◆ What the task asks
Write out exactly the lines of the entries below from the one holding "cloth.use_even_offset = True" to the one holding "before = set(bpy.data.objects)", inclusive, and leave out all other lines.
==============================
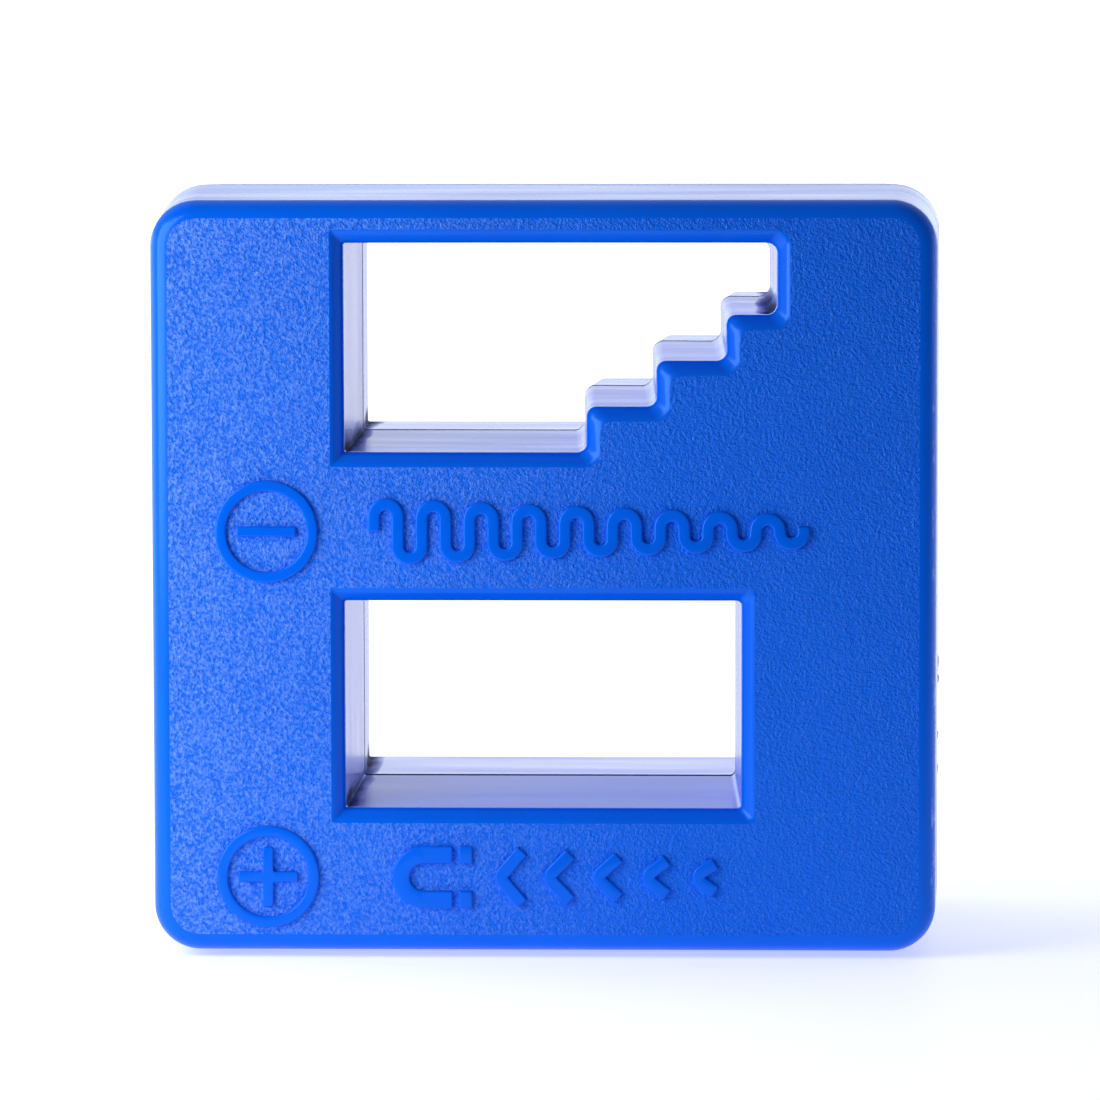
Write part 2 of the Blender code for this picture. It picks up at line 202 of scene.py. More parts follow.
def flat_face(mesh, corners, depth):
    """A face through (x, z) corners, facing the front, this far in front of the seam."""
    face = mesh.faces.new([mesh.verts.new((x, -depth, z)) for x, z in corners])
    face.normal_update()
    return face


def with_border(face):
    """A face with its edges and corners. Given all three, an extrusion leaves no face behind."""
    return [face, *face.edges, *face.verts]


def only_face(geometry):
    return next(item for item in geometry if isinstance(item, bmesh.types.BMFace))


def push(mesh, face, move):
    """Extrudes a face by a move and gives back its far end."""
    far = only_face(bmesh.ops.extrude_face_region(mesh, geom=with_border(face))["geom"])
    bmesh.ops.translate(mesh, verts=far.verts, vec=move)
    return far


def forward(distance):
    return Vector((0.0, -distance, 0.0))


def grow(mesh, face, distance, ahead):
    """Insets a face, outwards where distance is positive, and moves it towards the front."""
    bmesh.ops.inset_region(mesh, faces=[face], thickness=-distance, use_even_offset=True, use_boundary=True)
    bmesh.ops.translate(mesh, verts=face.verts, vec=forward(ahead))


def round_edges(mesh, edges, radius, segments):
    bmesh.ops.bevel(
        mesh,
        geom=edges,
        offset=radius,
        offset_type="OFFSET",
        affect="EDGES",
        segments=segments,
        profile=0.5,
        material=-1,
        clamp_overlap=True,
    )


def to_object(name, mesh):
    bmesh.ops.recalc_face_normals(mesh, faces=mesh.faces)
    data = bpy.data.meshes.new(name)
    mesh.to_mesh(data)
    mesh.free()
    made = bpy.data.objects.new(name, data)
    bpy.context.scene.collection.objects.link(made)
    return made


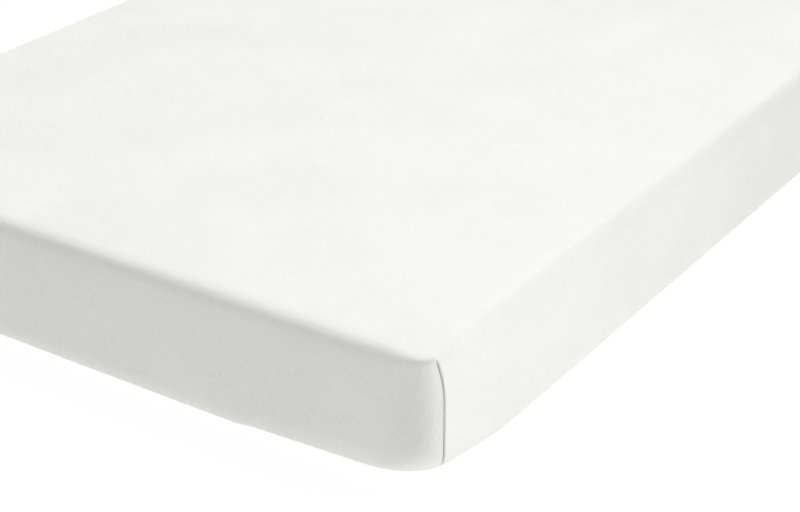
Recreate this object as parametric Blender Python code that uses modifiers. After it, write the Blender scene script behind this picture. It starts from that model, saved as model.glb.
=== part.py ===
"""A single fitted sheet stretched over its mattress.

The origin is the middle of the underside. +X runs across the bed, +Y along it and +Z up. Both solids are
lofts through outlines of the bed. In each corner stands a sewn seam: the end turns towards it ever faster,
the long side starts from it almost straight, and the hem draws both in under the mattress. Each solid is
made as one quarter of the bed and mirrored across X and Y.
"""

import math
from collections import namedtuple

import bmesh
import bpy
import numpy as np

# The dressed bed, over the cloth, in metres.
BED_WIDTH = 0.90
BED_LENGTH = 2.00
BED_HEIGHT = 0.16

# The sheet.
CLOTH_THICKNESS = 0.002
TURN_UNDER = 0.115  # how far the hem reaches in from the side of the bed, underneath
SEAM_HALF_WIDTH = 0.003
SEAM_DEPTH = 0.0010

# A corner of an outline: how far its seam stands from the end line, the angles that the end and the side turn
# through on their way to the seam, in radians, and the length of the side that turns. What the two angles
# leave of a quarter turn is the crease at the seam.
Corner = namedtuple("Corner", "from_end end_turn side_turn side_reach")
TOP_CORNER = Corner(0.022, 1.10, 0.37, 0.054)
MIDDLE_CORNER = Corner(0.0315, 1.10, 0.13, 0.054)
BOTTOM_CORNER = Corner(0.0375, 1.10, 0.29, 0.054)
HEM_CORNER = Corner(0.075, math.pi / 4, math.pi / 4, 0.30)
MIDDLE_HEIGHTS = (0.086, 0.115)  # between these the middle corner holds
HEIGHT_BLEND = 0.044  # the height over which one corner becomes the next
BULGE = 0.002  # of the sides, which stand out most halfway up

# How far each edge is rounded, on the straight runs and where the cloth is drawn in at the corners. A blend
# is the length of a side over which one becomes the other. In the top edge's profile the two parts that a
# circle would square are raised to TOP_SQUARENESS, which makes it squarer.
Rounding = namedtuple("Rounding", "inwards down")
TOP_ROUNDING = Rounding(0.026, 0.032)
TOP_ROUNDING_AT_CORNER = Rounding(0.024, 0.043)
TOP_CORNER_REACH = 0.030  # the top's corner rounding holds this far from the seam, and blends from there
TOP_BLEND = 0.090
TOP_SQUARENESS = 3.6
BOTTOM_ROUNDING = 0.029
BOTTOM_ROUNDING_AT_CORNER = 0.047
BOTTOM_BLEND_ON_END = 0.400
BOTTOM_BLEND_ON_SIDE = 0.140

# The mattress lies against the cloth on its flats. Its edges are rounder than the cloth and its corners turn
# further back, by these eases, so that it stays further off there.
MATTRESS_GAP = 0.00035
EDGE_EASE = 0.0045
CORNER_EASE = 0.0060

TOP_STEPS = 6
WALL_STEPS = 6
BOTTOM_STEPS = 5
MERGE_DISTANCE = 0.0001

# The ribs of the lofts, by how far each stands from the seam, round the outline of a quarter. Towards the
# middle of the end is negative, and the two outermost stop at the middles of the end and of the long side.
RIBS_BESIDE_SEAM = (0.006, 0.013, 0.021, 0.030, 0.040, 0.052, 0.066, 0.082, 0.105, 0.14, 0.19, 0.25, 0.33)
RIBS_AT_MIDDLES = (-BED_WIDTH, BED_LENGTH)

Material = namedtuple("Material", "name color roughness")
SHEET_CLOTH = Material("white knitted cotton", (0.93, 0.93, 0.91, 1.0), 0.92)
MATTRESS_COVER = Material("mattress ticking", (0.82, 0.80, 0.75, 1.0), 0.85)

# A section is a height on the profile. The outline there is drawn in by inset, and the surface faces out
# and up by the two parts of facing.
Section = namedtuple("Section", "height inset corner facing")


def smooth(share):
    """0 below 0, 1 above 1 and level at both ends."""
    share = np.clip(share, 0.0, 1.0)
    return share * share * (3.0 - 2.0 * share)


def corner_at(height, ease):
    """The corner at a height: the bottom, middle and top ones with smooth passages between them."""
    lowest, highest = MIDDLE_HEIGHTS
    to_top = smooth((height - highest) / HEIGHT_BLEND)
    to_bottom = smooth((lowest - height) / HEIGHT_BLEND)
    corner = Corner(*(
        middle + (top - middle) * to_top + (bottom - middle) * to_bottom
        for top, middle, bottom in zip(TOP_CORNER, MIDDLE_CORNER, BOTTOM_CORNER)))
    return corner._replace(from_end=corner.from_end + ease)


def turned_path(turn, share):
    """How far sideways and forwards a path of length 1 has come at a share of it.

    Its direction is the turn times the square of the share. These are the first terms of the two integrals.
    """
    sideways = turn * share ** 3 / 3.0 - turn ** 3 * share ** 7 / 42.0 + turn ** 5 * share ** 11 / 1320.0
    forwards = share - turn ** 2 * share ** 5 / 10.0 + turn ** 4 * share ** 9 / 216.0
    return sideways, forwards


def make_ribs(with_seam):
    """How far each rib stands from the seam, from the middle of the end to the middle of the long side."""
    beside = RIBS_BESIDE_SEAM + ((SEAM_HALF_WIDTH,) if with_seam else ())
    return np.array(sorted([*RIBS_AT_MIDDLES, 0.0, *beside, *(-gap for gap in beside)]))


def make_sections(ribs, inside=0.0, edge_ease=0.0, corner_ease=0.0):
    """The sections from the flat top down to the flat underside, inside the cloth's outer face by inside."""
    at_top_corner = smooth(1.0 - (abs(ribs) - TOP_CORNER_REACH) / TOP_BLEND)
    bottom_blend = np.where(ribs < 0.0, BOTTOM_BLEND_ON_END, BOTTOM_BLEND_ON_SIDE)
    at_bottom_corner = smooth(1.0 - abs(ribs) / bottom_blend)
    plain, corner = TOP_ROUNDING, TOP_ROUNDING_AT_CORNER
    inwards = plain.inwards + (corner.inwards - plain.inwards) * at_top_corner - inside + edge_ease
    down = plain.down + (corner.down - plain.down) * at_top_corner - inside + edge_ease
    bottom_round = BOTTOM_ROUNDING + (BOTTOM_ROUNDING_AT_CORNER - BOTTOM_ROUNDING) * at_bottom_corner
    bottom_round = bottom_round - inside + edge_ease
    top = BED_HEIGHT - inside
    profile = []  # height, inset and facing of each section
    for turn in np.linspace(0.0, math.pi / 2, TOP_STEPS + 1):
        out, up = math.sin(turn), math.cos(turn)
        sideways, upright = (part ** (2.0 / TOP_SQUARENESS) for part in (out, up))
        profile.append((top - down * (1.0 - upright), inwards * (1.0 - sideways), (out, up)))
    for share in np.linspace(0.0, 1.0, WALL_STEPS + 1)[1:-1]:
        height = (top - down) * (1.0 - share) + (inside + bottom_round) * share
        profile.append((height, 0.0, (1.0, 0.0)))
    for turn in np.linspace(0.0, math.pi / 2, BOTTOM_STEPS + 1):
        out, under = math.cos(turn), math.sin(turn)
        profile.append((inside + bottom_round * (1.0 - under), bottom_round * (1.0 - out), (out, -under)))
    sections = []
    for height, inset, facing in profile:
        sections.append(Section(height, inside + inset, corner_at(height, corner_ease), facing))
    return sections


def points_of(section, ribs):
    """One point of the section on each rib: along the end, round to the seam, and on along the side."""
    corner = section.corner
    inset = section.inset + BULGE * (2.0 * section.height / BED_HEIGHT - 1.0) ** 2
    end_aside, end_ahead = turned_path(corner.end_turn, 1.0)
    side_aside, side_ahead = turned_path(corner.side_turn, 1.0)
    end_reach = corner.from_end / end_aside
    seam_across = BED_WIDTH / 2 - inset - corner.side_reach * side_aside
    seam_along = BED_LENGTH / 2 - inset - corner.from_end
    before, past = np.maximum(-ribs, 0.0), np.maximum(ribs, 0.0)
    end_share = np.maximum(1.0 - before / end_reach, 0.0)
    side_share = np.maximum(1.0 - past / corner.side_reach, 0.0)
    aside, ahead = turned_path(corner.end_turn, end_share)
    on_end = (
        seam_across - end_reach * (end_ahead - ahead) - np.maximum(before - end_reach, 0.0),
        BED_LENGTH / 2 - inset - end_reach * aside)
    aside, ahead = turned_path(corner.side_turn, side_share)
    on_side = (
        BED_WIDTH / 2 - inset - corner.side_reach * aside,
        seam_along - corner.side_reach * (side_ahead - ahead) - np.maximum(past - corner.side_reach, 0.0))
    across, along = (np.where(ribs < 0.0, end, side) for end, side in zip(on_end, on_side))
    out, up = section.facing
    seam_faces = (corner.end_turn + math.pi / 2 - corner.side_turn) / 2.0
    sunk = np.where(ribs == 0.0, SEAM_DEPTH * smooth(abs(out) * 2.0 - 0.5), 0.0)
    across = np.maximum(across - sunk * out * np.sin(seam_faces), 0.0)
    along = np.maximum(along - sunk * out * np.cos(seam_faces), 0.0)
    return np.stack([across, along, section.height - sunk * up], axis=1)


def loft(name, rows, close_bottom):
    """A quarter of a skin through the rows of points, with a flat top and, if asked, a flat bottom."""
    skin = bmesh.new()
    rings = [[skin.verts.new(point) for point in row] for row in rows]
    for upper, lower in zip(rings, rings[1:]):
        for index in range(len(upper) - 1):
            skin.faces.new((upper[index], upper[index + 1], lower[index + 1], lower[index]))
    top_middle = skin.verts.new((0.0, 0.0, rows[0][0][2]))
    skin.faces.new([top_middle, *reversed(rings[0])])
    if close_bottom:
        bottom_middle = skin.verts.new((0.0, 0.0, rows[-1][0][2]))
        skin.faces.new([bottom_middle, *rings[-1]])
    bmesh.ops.recalc_face_normals(skin, faces=skin.faces)
    mesh = bpy.data.meshes.new(name)
    skin.to_mesh(mesh)
    skin.free()
    mesh.shade_smooth()
    return mesh


def make_material(look):
    material = bpy.data.materials.new(look.name)
    material.use_nodes = True
    shader = material.node_tree.nodes["Principled BSDF"]
    shader.inputs["Base Color"].default_value = look.color
    shader.inputs["Roughness"].default_value = look.roughness
    shader.inputs["Metallic"].default_value = 0.0
    return material


def place(name, mesh, look, collection):
    """The mesh as an object, mirrored from one quarter to the whole bed."""
    mesh.materials.append(make_material(look))
    item = bpy.data.objects.new(name, mesh)
    collection.objects.link(item)
    mirror = item.modifiers.new("four quarters", "MIRROR")
    mirror.use_axis = (True, True, False)
    mirror.merge_threshold = MERGE_DISTANCE
    return item


def make_sheet(collection):
    """The cloth: one skin over the top, down the sides and turned under, thickened inwards."""
    ribs = make_ribs(with_seam=True)
    everywhere = np.ones_like(ribs)
    hem = Section(0.0 * everywhere, TURN_UNDER * everywhere, HEM_CORNER, (0.0, -1.0))
    rows = [points_of(section, ribs) for section in [*make_sections(ribs), hem]]
    sheet = place("fitted_sheet", loft("fitted_sheet", rows, close_bottom=False), SHEET_CLOTH, collection)
    cloth = sheet.modifiers.new("cloth", "SOLIDIFY")
    cloth.thickness = CLOTH_THICKNESS
    cloth.offset = -1.0
    cloth.use_even_offset = True
    return sheet


def make_mattress(collection):
    """The plain mattress that fills the sheet."""
    ribs = make_ribs(with_seam=False)
    sections = make_sections(ribs, CLOTH_THICKNESS + MATTRESS_GAP, EDGE_EASE, CORNER_EASE)
    rows = [points_of(section, ribs) for section in sections]
    return place("mattress", loft("mattress", rows, close_bottom=True), MATTRESS_COVER, collection)


def main():
    for item in list(bpy.data.objects):
        bpy.data.objects.remove(item)
    collection = bpy.data.collections.new("fitted_sheet_on_mattress")
    bpy.context.scene.collection.children.link(collection)
    make_mattress(collection)
    make_sheet(collection)


main()
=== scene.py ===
import math

import bmesh
import bpy
import numpy as np
from mathutils import Matrix, Vector


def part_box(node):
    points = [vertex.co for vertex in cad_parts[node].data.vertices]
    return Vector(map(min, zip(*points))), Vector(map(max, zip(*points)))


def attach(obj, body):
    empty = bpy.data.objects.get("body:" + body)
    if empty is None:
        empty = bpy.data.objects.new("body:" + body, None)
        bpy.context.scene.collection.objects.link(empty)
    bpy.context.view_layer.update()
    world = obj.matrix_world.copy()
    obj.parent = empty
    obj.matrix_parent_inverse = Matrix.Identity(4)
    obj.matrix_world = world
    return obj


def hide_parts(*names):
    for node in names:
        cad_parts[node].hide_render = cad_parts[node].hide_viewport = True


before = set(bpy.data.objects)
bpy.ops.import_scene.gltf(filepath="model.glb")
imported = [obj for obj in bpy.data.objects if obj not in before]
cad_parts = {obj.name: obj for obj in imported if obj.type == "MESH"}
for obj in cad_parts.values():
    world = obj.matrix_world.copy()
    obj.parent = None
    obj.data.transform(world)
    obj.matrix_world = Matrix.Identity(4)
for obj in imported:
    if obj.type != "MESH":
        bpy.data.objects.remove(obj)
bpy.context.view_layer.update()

sheetLow, sheetHigh = (np.array(corner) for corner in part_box("fitted_sheet"))
halfWidth, halfLength, bedHeight = (sheetHigh - sheetLow) * (0.5, 0.5, 1.0)
quarterTurn = math.pi / 2
print("frame loaded, bed", np.round(sheetHigh - sheetLow, 3))


# 0 below 0, 1 above 1, and level at both ends: 3s^2 - 2s^3.
def smooth(share):
    share = np.clip(share, 0.0, 1.0)
    return share * share * (3.0 - 2.0 * share)


# A bell of height 1 over the middle: e to the minus square of the distance over the width.
def bell(distance, width):
    return np.exp(-((distance / width) ** 2))


# A new object for a mesh, a light or a camera, linked to the scene.
def addObject(name, data):
    item = bpy.data.objects.new(name, data)
    bpy.context.scene.collection.objects.link(item)
    return item


bedShape = {
    "topRounding": (0.026, 0.032),  # of the top edge: inwards and down
    "topRoundingAtCorner": (0.0145, 0.0110),
    "topBlend": 0.080,              # how far along a side the one at the corner becomes the plain one
    "topSquareness": 3.6,
    "bottomRounding": 0.029,
    "bottomRoundingAtCorner": 0.049,
    "bottomBlend": (0.340, 0.125),  # along the end and along the side
    # Each corner outline: how far the seam stands from the end line, the angles that the end and the side
    # turn through on their way to it, and the length of the side that turns.
    "topCorner": (0.0130, 1.40, 0.02, 0.052),
    "middleCorner": (0.029, 1.22, 0.02, 0.052),
    "bottomCorner": (0.036, 1.22, 0.24, 0.052),
    "hemCorner": (0.075, 0.785, 0.785, 0.30),
    "middleHeights": (0.073, 0.101),  # between these the middle corner holds
    "heightBlend": 0.060,           # below them it passes to the bottom one over this much
    "creaseBlend": 0.008,           # the length beside the seam over which the facing is blended
    "bulge": 0.002,                 # of the sides, which stand out most halfway up
    "turnUnder": 0.115,             # from the side of the bed to the hem's edge
}


# The middle corner between the middle heights. It passes to the top one by the square of the share of the
# way up, smoothly to the bottom one below, and underneath by the share inwards to the hem's. An ease sets the
# seam that much further from the end line.
def cornerAt(height, inwards=0.0, ease=0.0):
    lowest, highest = bedShape["middleHeights"]
    toTop = np.clip((height - highest) / (bedHeight - highest), 0.0, 1.0) ** 2
    toBottom = smooth((lowest - height) / bedShape["heightBlend"])
    corners = zip(*(bedShape[key] for key in ("topCorner", "middleCorner", "bottomCorner", "hemCorner")))
    values = []
    for top, middle, bottom, hem in corners:
        value = middle + (top - middle) * toTop + (bottom - middle) * toBottom
        values.append(value + (hem - value) * inwards)
    return values[0] + ease, *values[1:]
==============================
◆ Result below
    cloth.use_even_offset = True
    return sheet


def make_mattress(collection):
    """The plain mattress that fills the sheet."""
    ribs = make_ribs(with_seam=False)
    sections = make_sections(ribs, CLOTH_THICKNESS + MATTRESS_GAP, EDGE_EASE, CORNER_EASE)
    rows = [points_of(section, ribs) for section in sections]
    return place("mattress", loft("mattress", rows, close_bottom=True), MATTRESS_COVER, collection)


def main():
    for item in list(bpy.data.objects):
        bpy.data.objects.remove(item)
    collection = bpy.data.collections.new("fitted_sheet_on_mattress")
    bpy.context.scene.collection.children.link(collection)
    make_mattress(collection)
    make_sheet(collection)


main()
=== scene.py ===
import math

import bmesh
import bpy
import numpy as np
from mathutils import Matrix, Vector


def part_box(node):
    points = [vertex.co for vertex in cad_parts[node].data.vertices]
    return Vector(map(min, zip(*points))), Vector(map(max, zip(*points)))


def attach(obj, body):
    empty = bpy.data.objects.get("body:" + body)
    if empty is None:
        empty = bpy.data.objects.new("body:" + body, None)
        bpy.context.scene.collection.objects.link(empty)
    bpy.context.view_layer.update()
    world = obj.matrix_world.copy()
    obj.parent = empty
    obj.matrix_parent_inverse = Matrix.Identity(4)
    obj.matrix_world = world
    return obj


def hide_parts(*names):
    for node in names:
        cad_parts[node].hide_render = cad_parts[node].hide_viewport = True


before = set(bpy.data.objects)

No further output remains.